(What the exercise asks) Beginning with the first line of the entries below, quote each line until you reach and include the line with "and its connector.".
** start **
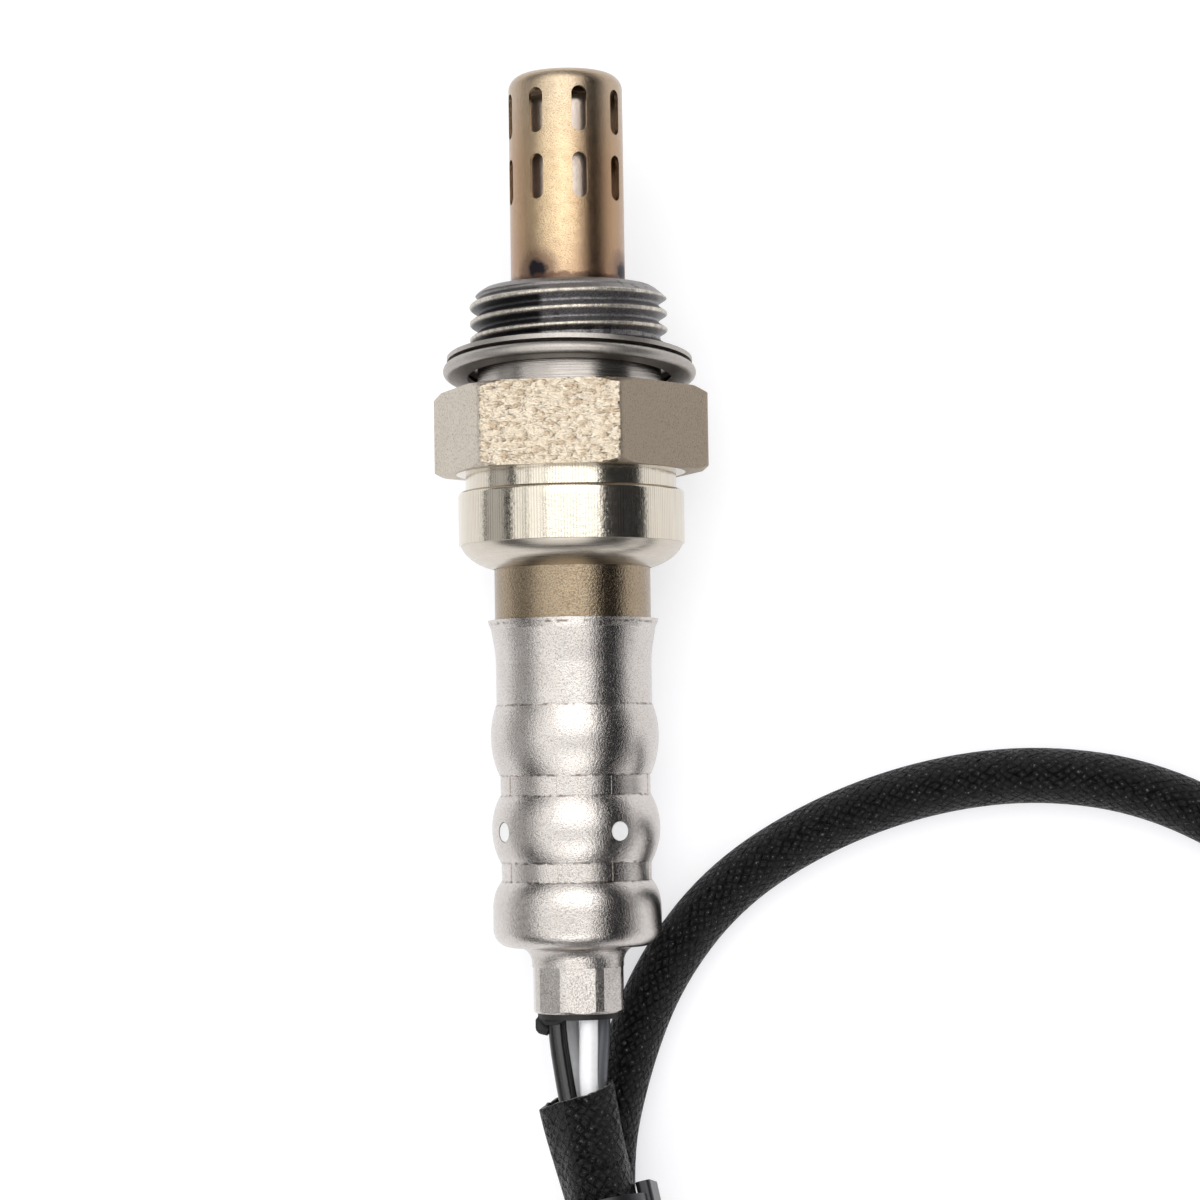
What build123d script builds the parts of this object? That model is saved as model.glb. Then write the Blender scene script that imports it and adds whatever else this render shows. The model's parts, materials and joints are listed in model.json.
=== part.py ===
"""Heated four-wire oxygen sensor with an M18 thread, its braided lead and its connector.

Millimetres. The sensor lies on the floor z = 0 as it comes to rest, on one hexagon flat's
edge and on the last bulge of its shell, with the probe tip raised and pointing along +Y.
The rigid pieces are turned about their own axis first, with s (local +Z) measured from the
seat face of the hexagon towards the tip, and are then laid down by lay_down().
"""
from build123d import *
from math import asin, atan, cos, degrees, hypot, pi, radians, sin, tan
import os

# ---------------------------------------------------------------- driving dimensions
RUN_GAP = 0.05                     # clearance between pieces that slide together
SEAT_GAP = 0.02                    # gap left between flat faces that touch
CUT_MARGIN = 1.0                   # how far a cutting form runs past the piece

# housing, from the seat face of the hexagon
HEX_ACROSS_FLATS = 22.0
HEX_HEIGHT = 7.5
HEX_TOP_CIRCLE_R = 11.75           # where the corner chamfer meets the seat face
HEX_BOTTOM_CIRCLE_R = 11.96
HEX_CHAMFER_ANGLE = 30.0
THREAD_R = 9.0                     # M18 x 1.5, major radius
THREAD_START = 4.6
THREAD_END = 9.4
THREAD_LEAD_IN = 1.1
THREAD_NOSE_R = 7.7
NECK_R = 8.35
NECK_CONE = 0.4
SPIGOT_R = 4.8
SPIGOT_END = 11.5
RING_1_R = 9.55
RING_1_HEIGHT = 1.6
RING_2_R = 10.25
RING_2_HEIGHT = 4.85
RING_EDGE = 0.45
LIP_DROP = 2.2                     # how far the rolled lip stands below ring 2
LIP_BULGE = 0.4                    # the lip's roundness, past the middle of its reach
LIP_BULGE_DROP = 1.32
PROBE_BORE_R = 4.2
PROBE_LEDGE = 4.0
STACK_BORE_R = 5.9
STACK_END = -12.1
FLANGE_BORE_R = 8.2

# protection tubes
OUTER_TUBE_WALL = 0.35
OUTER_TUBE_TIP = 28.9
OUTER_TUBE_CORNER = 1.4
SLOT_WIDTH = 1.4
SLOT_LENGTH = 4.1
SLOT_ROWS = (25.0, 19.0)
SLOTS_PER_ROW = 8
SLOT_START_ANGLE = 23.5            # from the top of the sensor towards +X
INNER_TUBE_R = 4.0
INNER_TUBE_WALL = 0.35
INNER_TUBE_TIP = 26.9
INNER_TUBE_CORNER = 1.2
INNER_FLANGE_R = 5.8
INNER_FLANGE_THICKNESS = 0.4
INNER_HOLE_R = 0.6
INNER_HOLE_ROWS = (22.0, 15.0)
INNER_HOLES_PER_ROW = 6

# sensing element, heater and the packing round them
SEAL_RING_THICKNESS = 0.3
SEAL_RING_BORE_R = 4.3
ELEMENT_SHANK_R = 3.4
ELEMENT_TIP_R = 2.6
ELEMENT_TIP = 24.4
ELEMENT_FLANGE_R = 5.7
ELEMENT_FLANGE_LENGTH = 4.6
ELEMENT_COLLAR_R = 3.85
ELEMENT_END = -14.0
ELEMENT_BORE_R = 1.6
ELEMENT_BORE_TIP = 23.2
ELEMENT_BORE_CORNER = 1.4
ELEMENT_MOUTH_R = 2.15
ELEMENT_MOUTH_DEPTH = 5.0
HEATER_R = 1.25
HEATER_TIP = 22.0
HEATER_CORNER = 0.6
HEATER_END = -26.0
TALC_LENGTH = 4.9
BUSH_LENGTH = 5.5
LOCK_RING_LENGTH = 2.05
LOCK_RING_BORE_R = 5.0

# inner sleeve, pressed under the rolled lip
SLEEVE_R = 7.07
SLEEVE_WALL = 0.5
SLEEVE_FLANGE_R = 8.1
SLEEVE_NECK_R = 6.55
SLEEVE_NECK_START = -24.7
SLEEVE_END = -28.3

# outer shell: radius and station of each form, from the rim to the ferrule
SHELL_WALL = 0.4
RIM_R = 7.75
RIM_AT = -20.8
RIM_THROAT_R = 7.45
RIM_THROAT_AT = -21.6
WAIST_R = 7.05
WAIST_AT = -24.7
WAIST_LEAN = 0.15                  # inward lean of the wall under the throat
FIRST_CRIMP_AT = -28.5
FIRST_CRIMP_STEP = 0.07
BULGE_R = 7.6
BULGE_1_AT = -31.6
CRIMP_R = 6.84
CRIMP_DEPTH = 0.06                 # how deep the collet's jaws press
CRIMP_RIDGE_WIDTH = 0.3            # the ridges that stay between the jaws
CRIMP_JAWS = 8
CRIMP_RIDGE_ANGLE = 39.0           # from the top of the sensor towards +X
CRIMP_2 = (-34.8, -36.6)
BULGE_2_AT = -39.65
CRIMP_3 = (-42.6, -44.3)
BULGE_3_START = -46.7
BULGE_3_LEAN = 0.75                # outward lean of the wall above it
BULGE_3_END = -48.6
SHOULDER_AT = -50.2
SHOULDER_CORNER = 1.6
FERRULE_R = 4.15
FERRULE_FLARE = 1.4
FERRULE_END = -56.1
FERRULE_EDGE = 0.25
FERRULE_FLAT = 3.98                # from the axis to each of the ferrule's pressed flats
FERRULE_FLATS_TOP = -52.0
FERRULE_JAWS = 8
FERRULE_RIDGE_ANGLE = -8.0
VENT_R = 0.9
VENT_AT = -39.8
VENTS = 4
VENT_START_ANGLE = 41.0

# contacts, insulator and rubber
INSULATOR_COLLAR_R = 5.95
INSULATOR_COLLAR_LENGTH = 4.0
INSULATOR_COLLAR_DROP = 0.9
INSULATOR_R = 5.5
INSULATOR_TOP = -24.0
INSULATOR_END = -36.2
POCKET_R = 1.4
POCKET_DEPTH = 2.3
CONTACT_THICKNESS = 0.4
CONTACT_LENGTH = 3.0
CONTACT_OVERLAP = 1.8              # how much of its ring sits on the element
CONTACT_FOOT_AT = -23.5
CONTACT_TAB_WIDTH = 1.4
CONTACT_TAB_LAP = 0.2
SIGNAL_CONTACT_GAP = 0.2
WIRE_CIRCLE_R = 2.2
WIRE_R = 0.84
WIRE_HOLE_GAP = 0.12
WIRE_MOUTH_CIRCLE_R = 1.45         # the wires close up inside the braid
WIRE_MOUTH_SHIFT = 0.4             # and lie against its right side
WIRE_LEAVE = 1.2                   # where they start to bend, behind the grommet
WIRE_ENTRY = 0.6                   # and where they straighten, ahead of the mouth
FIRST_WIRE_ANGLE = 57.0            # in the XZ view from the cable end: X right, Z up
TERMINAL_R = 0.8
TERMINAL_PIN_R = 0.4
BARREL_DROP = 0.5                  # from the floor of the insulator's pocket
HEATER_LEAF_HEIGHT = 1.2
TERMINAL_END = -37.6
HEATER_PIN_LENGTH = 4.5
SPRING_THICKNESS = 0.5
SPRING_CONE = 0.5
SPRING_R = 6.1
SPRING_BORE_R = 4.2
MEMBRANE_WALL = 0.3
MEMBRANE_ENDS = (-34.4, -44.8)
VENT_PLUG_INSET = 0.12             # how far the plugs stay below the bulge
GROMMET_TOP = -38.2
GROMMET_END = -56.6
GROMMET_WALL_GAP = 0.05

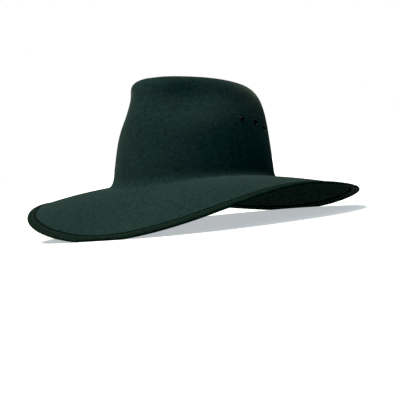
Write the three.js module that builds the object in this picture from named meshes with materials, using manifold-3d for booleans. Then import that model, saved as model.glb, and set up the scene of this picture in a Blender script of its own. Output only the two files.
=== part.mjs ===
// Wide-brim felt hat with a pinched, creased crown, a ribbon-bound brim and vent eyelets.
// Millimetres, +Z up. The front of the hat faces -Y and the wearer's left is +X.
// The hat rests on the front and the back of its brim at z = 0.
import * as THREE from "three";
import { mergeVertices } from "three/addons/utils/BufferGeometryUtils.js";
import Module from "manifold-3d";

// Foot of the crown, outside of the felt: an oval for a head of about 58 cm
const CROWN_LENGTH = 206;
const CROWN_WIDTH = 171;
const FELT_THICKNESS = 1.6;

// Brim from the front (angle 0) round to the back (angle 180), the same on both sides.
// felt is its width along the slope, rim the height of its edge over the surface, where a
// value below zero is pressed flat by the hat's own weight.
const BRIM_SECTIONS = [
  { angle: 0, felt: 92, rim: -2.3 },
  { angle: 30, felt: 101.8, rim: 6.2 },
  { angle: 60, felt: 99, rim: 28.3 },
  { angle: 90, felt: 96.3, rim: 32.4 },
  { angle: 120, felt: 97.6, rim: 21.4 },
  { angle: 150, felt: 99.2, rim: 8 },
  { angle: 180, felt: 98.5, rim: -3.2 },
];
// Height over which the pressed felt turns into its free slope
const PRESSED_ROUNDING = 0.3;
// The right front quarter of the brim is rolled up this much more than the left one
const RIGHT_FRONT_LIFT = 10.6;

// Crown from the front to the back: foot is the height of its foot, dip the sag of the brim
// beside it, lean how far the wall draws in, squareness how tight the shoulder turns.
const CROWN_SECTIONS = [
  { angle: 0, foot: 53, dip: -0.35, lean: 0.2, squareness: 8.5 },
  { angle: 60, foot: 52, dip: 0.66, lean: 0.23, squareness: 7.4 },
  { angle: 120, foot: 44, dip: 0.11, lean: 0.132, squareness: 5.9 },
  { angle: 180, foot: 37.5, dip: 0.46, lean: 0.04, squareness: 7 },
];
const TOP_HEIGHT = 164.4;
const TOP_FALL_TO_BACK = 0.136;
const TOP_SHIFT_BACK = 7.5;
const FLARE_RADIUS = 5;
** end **
(Correct response)
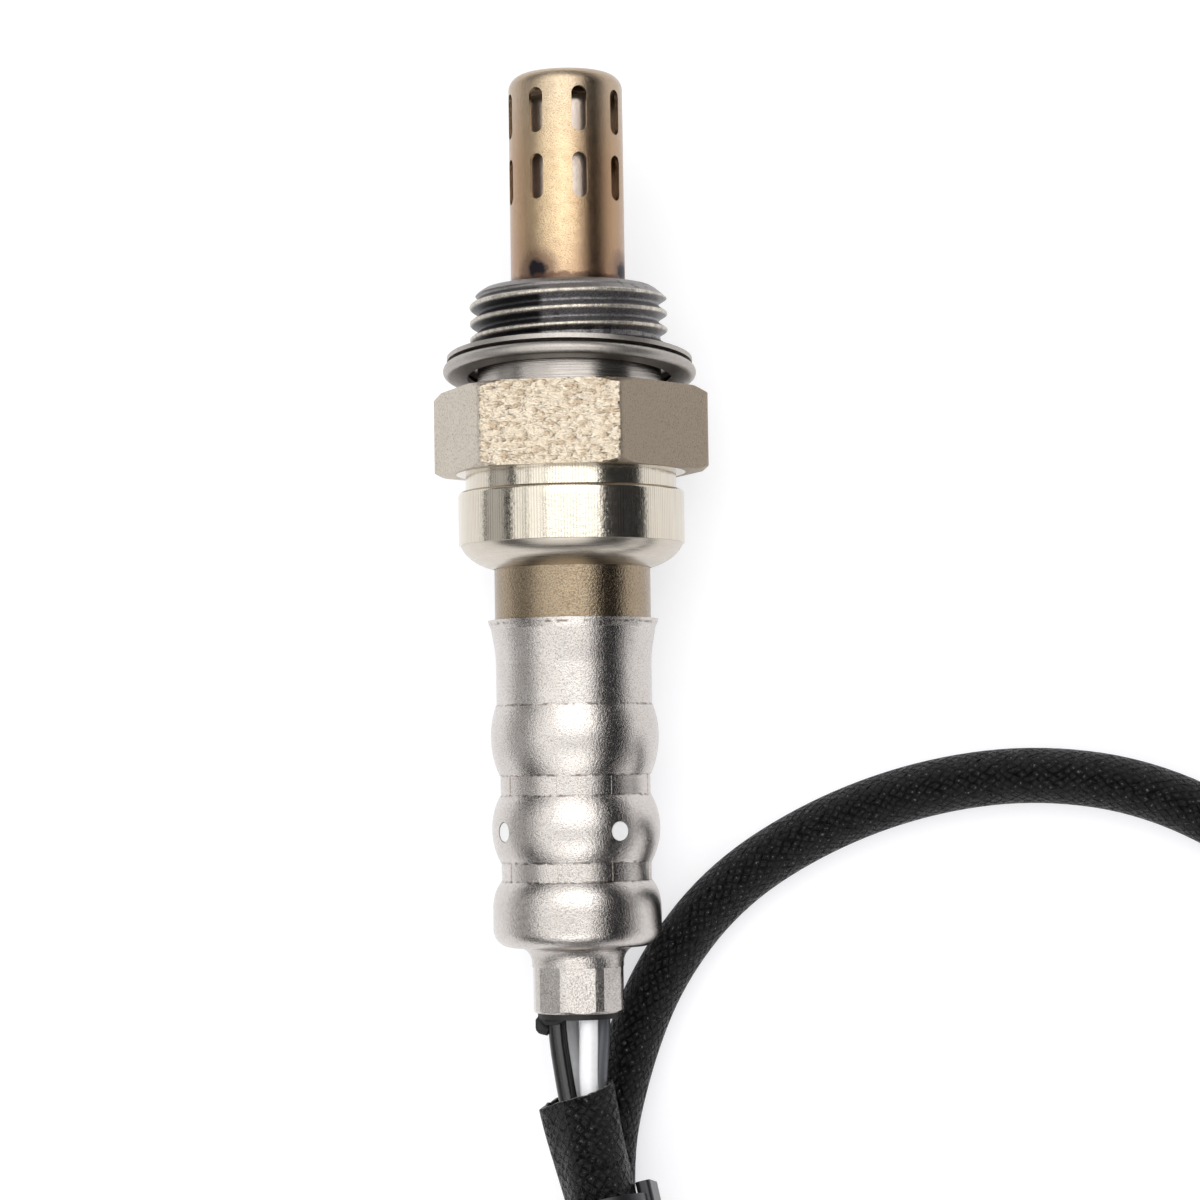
What build123d script builds the parts of this object? That model is saved as model.glb. Then write the Blender scene script that imports it and adds whatever else this render shows. The model's parts, materials and joints are listed in model.json.
=== part.py ===
"""Heated four-wire oxygen sensor with an M18 thread, its braided lead and its connector.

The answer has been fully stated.